(Material)
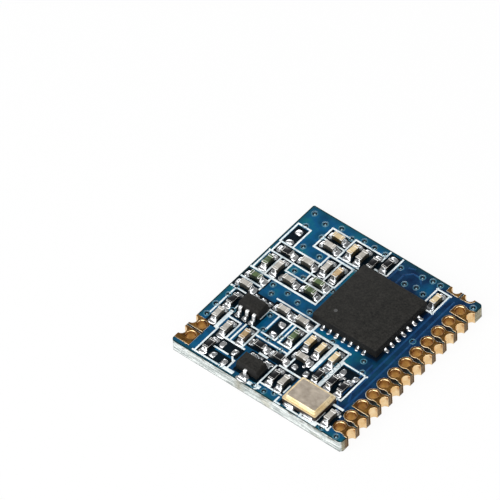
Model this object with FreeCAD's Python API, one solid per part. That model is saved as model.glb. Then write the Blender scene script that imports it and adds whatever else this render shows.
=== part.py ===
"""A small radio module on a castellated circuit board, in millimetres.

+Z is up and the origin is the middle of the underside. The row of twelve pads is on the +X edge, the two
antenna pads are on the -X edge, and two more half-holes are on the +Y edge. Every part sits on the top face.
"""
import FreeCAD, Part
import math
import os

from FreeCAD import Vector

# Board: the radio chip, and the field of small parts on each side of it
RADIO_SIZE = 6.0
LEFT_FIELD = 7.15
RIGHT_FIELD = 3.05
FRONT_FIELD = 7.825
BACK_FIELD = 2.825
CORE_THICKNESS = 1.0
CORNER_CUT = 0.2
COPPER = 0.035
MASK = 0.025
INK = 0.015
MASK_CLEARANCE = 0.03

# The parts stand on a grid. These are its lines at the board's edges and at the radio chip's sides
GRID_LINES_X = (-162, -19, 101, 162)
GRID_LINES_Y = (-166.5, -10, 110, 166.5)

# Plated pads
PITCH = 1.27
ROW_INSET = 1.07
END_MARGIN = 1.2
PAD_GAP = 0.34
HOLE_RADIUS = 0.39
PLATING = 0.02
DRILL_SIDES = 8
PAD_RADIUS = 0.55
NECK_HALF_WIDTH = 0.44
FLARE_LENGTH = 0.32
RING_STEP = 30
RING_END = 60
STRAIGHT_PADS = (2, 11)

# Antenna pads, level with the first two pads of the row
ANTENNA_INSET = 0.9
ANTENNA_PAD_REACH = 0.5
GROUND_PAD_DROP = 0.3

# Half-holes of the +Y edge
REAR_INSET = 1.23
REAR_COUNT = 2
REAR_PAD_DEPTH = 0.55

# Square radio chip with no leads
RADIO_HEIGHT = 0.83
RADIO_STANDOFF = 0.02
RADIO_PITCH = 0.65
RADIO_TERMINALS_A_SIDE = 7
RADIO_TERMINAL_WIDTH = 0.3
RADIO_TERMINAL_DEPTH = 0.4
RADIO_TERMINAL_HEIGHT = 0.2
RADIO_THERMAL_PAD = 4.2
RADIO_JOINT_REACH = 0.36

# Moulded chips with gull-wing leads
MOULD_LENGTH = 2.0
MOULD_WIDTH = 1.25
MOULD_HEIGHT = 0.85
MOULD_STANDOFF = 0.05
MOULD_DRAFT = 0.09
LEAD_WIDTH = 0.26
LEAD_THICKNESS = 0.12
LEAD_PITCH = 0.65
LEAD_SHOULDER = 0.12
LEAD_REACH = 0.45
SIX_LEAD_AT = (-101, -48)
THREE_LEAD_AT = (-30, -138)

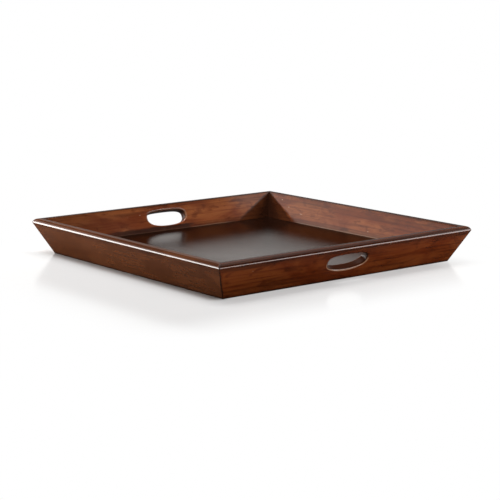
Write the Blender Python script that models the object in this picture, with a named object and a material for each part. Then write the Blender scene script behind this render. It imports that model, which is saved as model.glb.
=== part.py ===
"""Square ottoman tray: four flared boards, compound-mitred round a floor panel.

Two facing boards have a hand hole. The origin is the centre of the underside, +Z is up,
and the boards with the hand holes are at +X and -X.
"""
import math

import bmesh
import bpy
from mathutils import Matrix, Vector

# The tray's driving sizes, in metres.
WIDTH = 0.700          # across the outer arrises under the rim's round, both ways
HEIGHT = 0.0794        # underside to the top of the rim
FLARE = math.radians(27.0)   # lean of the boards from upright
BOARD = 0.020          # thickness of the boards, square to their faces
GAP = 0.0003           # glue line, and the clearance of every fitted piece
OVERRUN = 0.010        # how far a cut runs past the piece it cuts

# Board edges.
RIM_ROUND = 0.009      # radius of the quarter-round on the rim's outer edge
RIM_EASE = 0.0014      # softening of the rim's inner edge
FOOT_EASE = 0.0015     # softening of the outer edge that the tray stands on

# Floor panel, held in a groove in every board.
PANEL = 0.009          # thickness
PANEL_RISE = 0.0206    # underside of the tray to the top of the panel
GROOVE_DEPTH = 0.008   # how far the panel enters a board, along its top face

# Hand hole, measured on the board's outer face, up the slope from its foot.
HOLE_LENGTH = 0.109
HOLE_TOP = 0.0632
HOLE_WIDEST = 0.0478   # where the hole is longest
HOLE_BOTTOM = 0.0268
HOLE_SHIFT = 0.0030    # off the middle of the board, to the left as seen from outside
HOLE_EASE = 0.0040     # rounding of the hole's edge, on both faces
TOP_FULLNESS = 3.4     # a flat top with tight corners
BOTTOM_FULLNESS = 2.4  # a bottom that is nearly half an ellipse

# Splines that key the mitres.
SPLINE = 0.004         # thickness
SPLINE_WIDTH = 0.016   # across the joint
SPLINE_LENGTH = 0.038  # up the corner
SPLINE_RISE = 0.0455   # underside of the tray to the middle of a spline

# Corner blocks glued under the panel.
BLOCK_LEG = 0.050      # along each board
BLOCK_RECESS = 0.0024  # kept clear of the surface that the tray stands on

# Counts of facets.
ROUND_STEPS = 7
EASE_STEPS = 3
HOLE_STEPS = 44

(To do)
Your task is to repeat every entry exactly.

(Answer for this exercise)
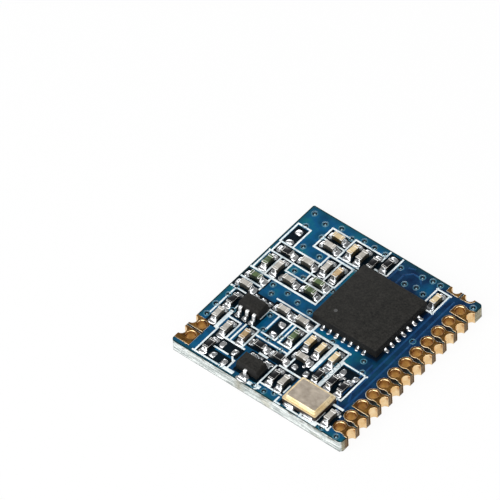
Model this object with FreeCAD's Python API, one solid per part. That model is saved as model.glb. Then write the Blender scene script that imports it and adds whatever else this render shows.
=== part.py ===
"""A small radio module on a castellated circuit board, in millimetres.

+Z is up and the origin is the middle of the underside. The row of twelve pads is on the +X edge, the two
antenna pads are on the -X edge, and two more half-holes are on the +Y edge. Every part sits on the top face.
"""
import FreeCAD, Part
import math
import os

from FreeCAD import Vector

# Board: the radio chip, and the field of small parts on each side of it
RADIO_SIZE = 6.0
LEFT_FIELD = 7.15
RIGHT_FIELD = 3.05
FRONT_FIELD = 7.825
BACK_FIELD = 2.825
CORE_THICKNESS = 1.0
CORNER_CUT = 0.2
COPPER = 0.035
MASK = 0.025
INK = 0.015
MASK_CLEARANCE = 0.03

# The parts stand on a grid. These are its lines at the board's edges and at the radio chip's sides
GRID_LINES_X = (-162, -19, 101, 162)
GRID_LINES_Y = (-166.5, -10, 110, 166.5)

# Plated pads
PITCH = 1.27
ROW_INSET = 1.07
END_MARGIN = 1.2
PAD_GAP = 0.34
HOLE_RADIUS = 0.39
PLATING = 0.02
DRILL_SIDES = 8
PAD_RADIUS = 0.55
NECK_HALF_WIDTH = 0.44
FLARE_LENGTH = 0.32
RING_STEP = 30
RING_END = 60
STRAIGHT_PADS = (2, 11)

# Antenna pads, level with the first two pads of the row
ANTENNA_INSET = 0.9
ANTENNA_PAD_REACH = 0.5
GROUND_PAD_DROP = 0.3

# Half-holes of the +Y edge
REAR_INSET = 1.23
REAR_COUNT = 2
REAR_PAD_DEPTH = 0.55

# Square radio chip with no leads
RADIO_HEIGHT = 0.83
RADIO_STANDOFF = 0.02
RADIO_PITCH = 0.65
RADIO_TERMINALS_A_SIDE = 7
RADIO_TERMINAL_WIDTH = 0.3
RADIO_TERMINAL_DEPTH = 0.4
RADIO_TERMINAL_HEIGHT = 0.2
RADIO_THERMAL_PAD = 4.2
RADIO_JOINT_REACH = 0.36

# Moulded chips with gull-wing leads
MOULD_LENGTH = 2.0
MOULD_WIDTH = 1.25
MOULD_HEIGHT = 0.85
MOULD_STANDOFF = 0.05
MOULD_DRAFT = 0.09
LEAD_WIDTH = 0.26
LEAD_THICKNESS = 0.12
LEAD_PITCH = 0.65
LEAD_SHOULDER = 0.12
LEAD_REACH = 0.45
SIX_LEAD_AT = (-101, -48)
THREE_LEAD_AT = (-30, -138)

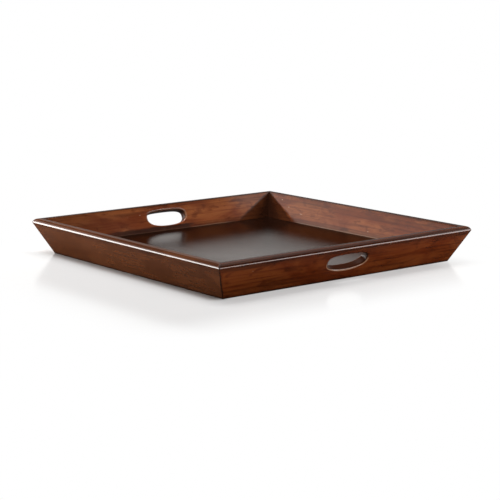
Write the Blender Python script that models the object in this picture, with a named object and a material for each part. Then write the Blender scene script behind this render. It imports that model, which is saved as model.glb.
=== part.py ===
"""Square ottoman tray: four flared boards, compound-mitred round a floor panel.

Two facing boards have a hand hole. The origin is the centre of the underside, +Z is up,
and the boards with the hand holes are at +X and -X.
"""
import math

import bmesh
import bpy
from mathutils import Matrix, Vector

# The tray's driving sizes, in metres.
WIDTH = 0.700          # across the outer arrises under the rim's round, both ways
HEIGHT = 0.0794        # underside to the top of the rim
FLARE = math.radians(27.0)   # lean of the boards from upright
BOARD = 0.020          # thickness of the boards, square to their faces
GAP = 0.0003           # glue line, and the clearance of every fitted piece
OVERRUN = 0.010        # how far a cut runs past the piece it cuts

# Board edges.
RIM_ROUND = 0.009      # radius of the quarter-round on the rim's outer edge
RIM_EASE = 0.0014      # softening of the rim's inner edge
FOOT_EASE = 0.0015     # softening of the outer edge that the tray stands on

# Floor panel, held in a groove in every board.
PANEL = 0.009          # thickness
PANEL_RISE = 0.0206    # underside of the tray to the top of the panel
GROOVE_DEPTH = 0.008   # how far the panel enters a board, along its top face

# Hand hole, measured on the board's outer face, up the slope from its foot.
HOLE_LENGTH = 0.109
HOLE_TOP = 0.0632
HOLE_WIDEST = 0.0478   # where the hole is longest
HOLE_BOTTOM = 0.0268
HOLE_SHIFT = 0.0030    # off the middle of the board, to the left as seen from outside
HOLE_EASE = 0.0040     # rounding of the hole's edge, on both faces
TOP_FULLNESS = 3.4     # a flat top with tight corners
BOTTOM_FULLNESS = 2.4  # a bottom that is nearly half an ellipse

# Splines that key the mitres.
SPLINE = 0.004         # thickness
SPLINE_WIDTH = 0.016   # across the joint
SPLINE_LENGTH = 0.038  # up the corner
SPLINE_RISE = 0.0455   # underside of the tray to the middle of a spline

# Corner blocks glued under the panel.
BLOCK_LEG = 0.050      # along each board
BLOCK_RECESS = 0.0024  # kept clear of the surface that the tray stands on

# Counts of facets.
ROUND_STEPS = 7
EASE_STEPS = 3
HOLE_STEPS = 44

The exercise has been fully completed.